Threshold functions for small subgraphs in simple graphs and multigraphs

TL;DR

This paper develops a flexible analytic combinatorics approach to asymptotically count and analyze the distribution of small subgraphs in various random graph and multigraph models, including scale-free networks.

Contribution

It introduces the concept of patchworks for overlapping subgraph analysis and extends asymptotic enumeration to graphs with degree constraints and power-law distributions.

Findings

Asymptotic number of subgraphs in different models

Limiting distribution of subgraph counts

Application to scale-free multigraphs and small cycles

Abstract

We revisit the problem of counting the number of copies of a fixed graph in a random graph or multigraph, for various models of random (multi)graphs.
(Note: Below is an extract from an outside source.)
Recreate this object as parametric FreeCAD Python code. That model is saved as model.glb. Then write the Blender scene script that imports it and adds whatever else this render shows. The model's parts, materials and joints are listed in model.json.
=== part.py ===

For our proofs we introduce the notion of \emph{patchworks} to describe the possible overlappings of copies of subgraphs. Furthermore, the proofs are based on analytic combinatorics to carry out asymptotic computations. The flexibility of our approach allows us to tackle a wide range of problems. We obtain the asymptotic number and the limiting distribution of the number of subgraphs which are isomorphic to a graph from a given set of graphs. The results apply to multigraphs as well as to (multi)graphs with degree constraints. One application is to scale-free multigraphs, where the degree distribution follows a power law, for which we show how to obtain the asymptotic number of copies of a given subgraph and give as an illustration the expected number of small cycles.